Hoje, poucos meses após
o lançamento do disco, Haines recebe finalmente a consagração
merecida. O vetusto jornal inglês The Guardian,
por exemplo, aclamou Haines como o melhor compositor britânico
da atualidade (acima de gente como Morrissey e Jarvis Cocker,
inclusive). Vários blogs de música incensaram o
trabalho, e quem se arriscou a dar notas, estas nunca foram inferiores
a 8,5. Uma revista eletrônica chamada Faux Pás
Magazine foi mais além: considera Haines o compositor
mais talentoso da Inglaterra pós-Segunda Guerra.
Exageros
(ou não) à parte, a verdade é que em três
audições se pode ficar completamente alucinado com
o disco. Na primeira audição, a sensação
é de estranheza e de reconhecimento de riffs e blips
e blops já escutados anteriormente (a única
coisa boa que Haines trouxe do Black Box foram algumas experimentações
eletrônicas interessantes). Na segunda, com os ouvidos já
preparados, repara-se no talento de Haines em transformar em histórias
bacanas cenas triviais do mundinho (e submundinho) londrino. E
na terceira, já se coloca o CD no último volume
– ou as músicas no mp3 player e se delicia com o
conjunto da obra.
Através desse disco
entrei em contato com aspectos da cultura e vida britânica
que desconhecia. Como por exemplo a história do boxeador
inglês Freddie Mills – que teria sido assassinado
por motivos passionais – na canção “Freddie
Mills Is Dead”. À semelhança de outras canções
no disco, a música é quebrada em partes distintas.
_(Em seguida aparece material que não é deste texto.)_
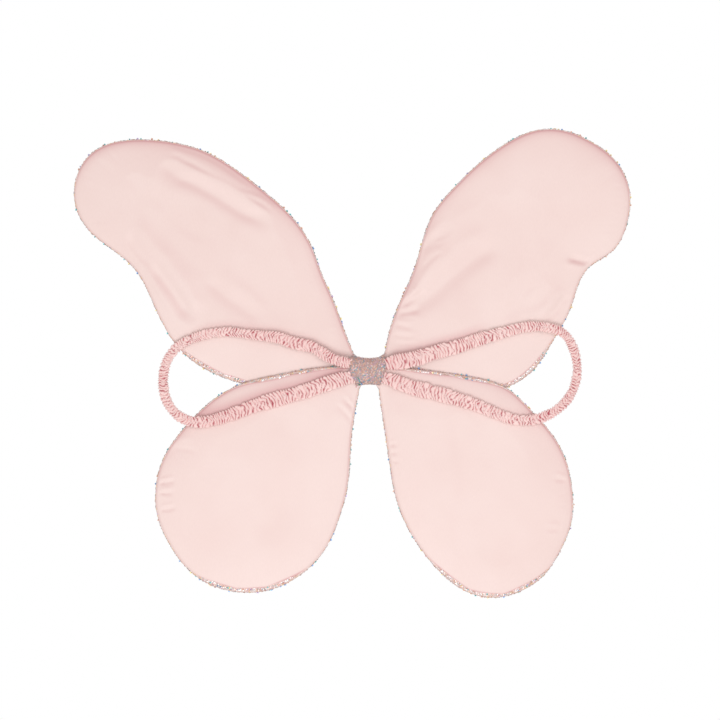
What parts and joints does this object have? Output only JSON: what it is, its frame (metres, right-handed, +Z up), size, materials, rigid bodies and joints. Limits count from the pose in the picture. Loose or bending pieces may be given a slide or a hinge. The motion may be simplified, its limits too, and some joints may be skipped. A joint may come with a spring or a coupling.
{
  "type": "fairy wings",
  "caption": "Dress-up fairy wings: padded wire-edged lobes with a satin back and sequinned front, a glittery centre band and gathered elastic arm straps.",
  "frame": {"origin": "on the wearer's-side face of the centre band, at the middle of the wings", "axes": "+Z up as worn; -Y towards the wearer's back (the satin side); +X to the right seen from the wearer's side"},
  "size_m": [0.5584, 0.0196, 0.4701],
  "materials": {
    "pink_satin": "soft sheen",
    "sequin_fabric": "iridescent sequins on peach-pink net",
    "wadding": "fluffy matt",
    "steel_wire": "bright drawn",
    "elastic": "woven matt",
    "binding_tape": "matt",
    "thread": "soft sheen"
  },
  "bodies": {
    "centre": {"centre_band": "sequin_fabric", "wire_stems": "steel_wire", "stem_tape": "binding_tape", "gathered_fabric_ends": "pink_satin", "left_strap_ends": "pink_satin", "right_strap_ends": "pink_satin", "strap_bar_tacks": "thread", "band_closing_stitches": "thread"},
    "left_upper_lobe": {"left_upper_wire": "steel_wire", "left_upper_wadding": "wadding", "left_upper_satin_back": "pink_satin", "left_upper_sequin_front": "sequin_fabric", "left_upper_rolled_edge": "sequin_fabric"},
    "left_lower_lobe": {"left_lower_wire": "steel_wire", "left_lower_wadding": "wadding", "left_lower_satin_back": "pink_satin", "left_lower_sequin_front": "sequin_fabric", "left_lower_rolled_edge": "sequin_fabric"},
    "right_upper_lobe": {"right_upper_wire": "steel_wire", "right_upper_wadding": "wadding", "right_upper_satin_back": "pink_satin", "right_upper_sequin_front": "sequin_fabric", "right_upper_rolled_edge": "sequin_fabric"},
    "right_lower_lobe": {"right_lower_wire": "steel_wire", "right_lower_wadding": "wadding", "right_lower_satin_back": "pink_satin", "right_lower_sequin_front": "sequin_fabric", "right_lower_rolled_edge": "sequin_fabric"},
    "left_strap": {"left_strap_casing": "pink_satin", "left_strap_elastic": "elastic"},
    "right_strap": {"right_strap_casing": "pink_satin", "right_strap_elastic": "elastic"}
  },
  "joints": [
    {"name": "left_upper_fold", "type": "hinge", "parent": "centre", "child": "left_upper_lobe", "pos_m": [-0.0196, 0.0168, 0], "axis": [0, 0, -1], "range_deg": [0, 80]},
    {"name": "left_lower_fold", "type": "hinge", "parent": "centre", "child": "left_lower_lobe", "pos_m": [-0.0196, 0.0168, 0], "axis": [0, 0, -1], "range_deg": [0, 80]},
    {"name": "right_upper_fold", "type": "hinge", "parent": "centre", "child": "right_upper_lobe", "pos_m": [0.0196, 0.0168, 0], "axis": [0, 0, 1], "range_deg": [0, 80]},
    {"name": "right_lower_fold", "type": "hinge", "parent": "centre", "child": "right_lower_lobe", "pos_m": [0.0196, 0.0168, 0], "axis": [0, 0, 1], "range_deg": [0, 80]},
    {"name": "left_strap_swing", "type": "hinge", "parent": "centre", "child": "left_strap", "pos_m": [-0.0196, 0.0008, 0], "axis": [0, 0, 1], "range_deg": [0, 90]},
    {"name": "right_strap_swing", "type": "hinge", "parent": "centre", "child": "right_strap", "pos_m": [0.0196, 0.0008, 0], "axis": [0, 0, -1], "range_deg": [0, 90]}
  ],
  "couplings": [
    {"joint": "left_lower_fold", "follows": "left_upper_fold", "ratio": 1},
    {"joint": "right_lower_fold", "follows": "right_upper_fold", "ratio": 1}
  ]
}
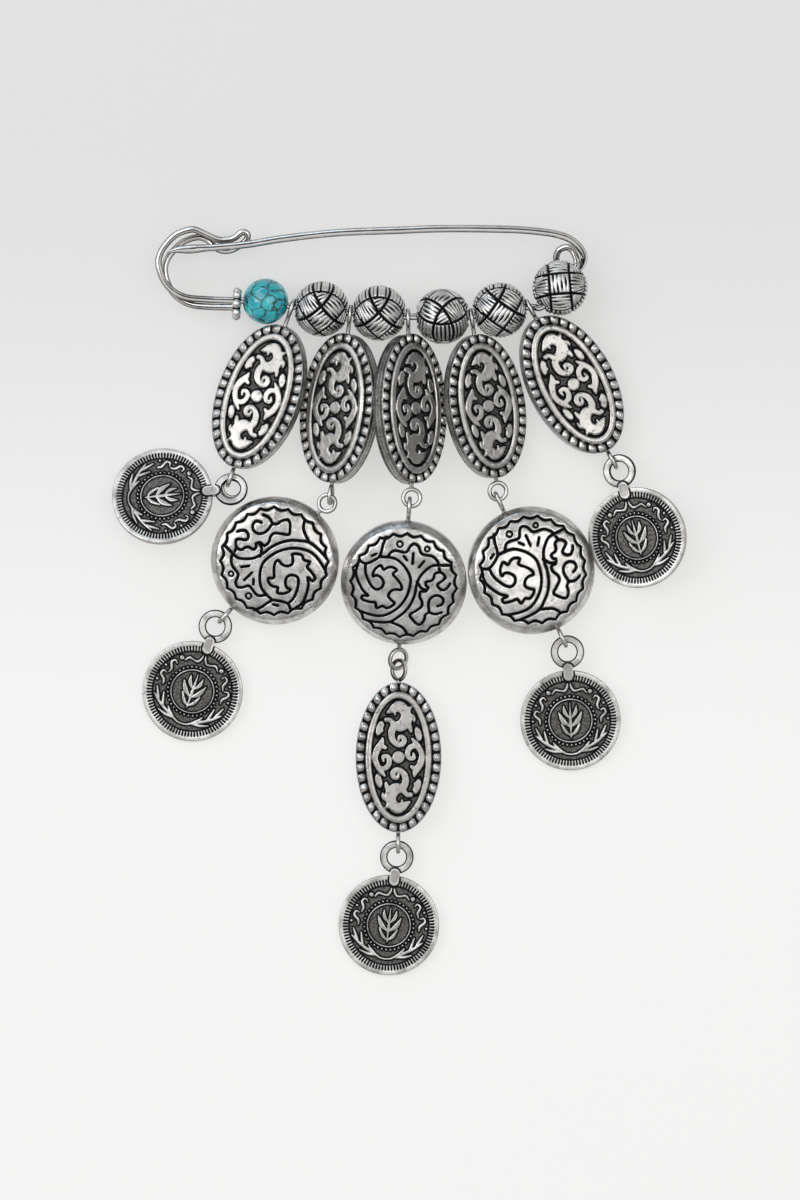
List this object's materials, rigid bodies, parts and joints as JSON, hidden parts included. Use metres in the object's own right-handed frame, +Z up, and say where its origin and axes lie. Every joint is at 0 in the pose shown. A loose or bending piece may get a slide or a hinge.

Começa em ritmo lento, quase fúnebre, vai crescendo,
e acaba em um barulhento rock’n roll. “Secret Yoga”,
que como o nome sugere, é uma ode à meditação
ao estilo oriental, alterna estrofes puramente acústicas
com um refrão pesadamente eletrônico, representando
o que para mim foi a melhor canção de 2006.
“Leeds United”,
a segunda música do disco, que vem a seguir da faixa-título
e primeiro single, começa igualmente bela e traz no refrão
sons da torcida do Leeds – um time em franca decadência
na Inglaterra, que foi grande na década de 90 e hoje batalha
para não cair para a terceira divisão – realidade
semelhante a de certos times brasileiros. A letra celebra a cultura
futebolística britânica e alguns personagens do esporte
local, terminando com alguns segundos de um rock furioso.
O
mundo de Haines é uma Inglaterra dividida entre a violência
da juventude, a cultura narcisística das celebridades e
uma luta de classes silenciosa mas feroz. Ele consegue tirar leite
dessas pedras com talento, colocando os temas em letras irônicas,
adornadas por um glam-rock misturado à eletrônica,
o que o transforma em um artista único nesse mundo em a
internet transforma qualquer mané em superstar em questão
de segundos.
A alfinetada final de Luke
Haines neste brilhante trabalho é “Bad Reputation”,
música que fecha o disco, em que o alvo é facilmente
identificável no refrão. “Gary Glitter is
a bad, bad man.... for sullying the reputation of the glitter
bands...” (referência ao roqueiro que foi preso acusado
de pedofilia e que era um dos maiores nomes do glam-rock dos anos
70).
Para quem quiser saber
o que acontece nos subterrâneos da sociedade britânica,
curtir um som de alta qualidade (ou as duas coisas juntas), Off
My Rocker At The Art School Bop é a pedida ideal.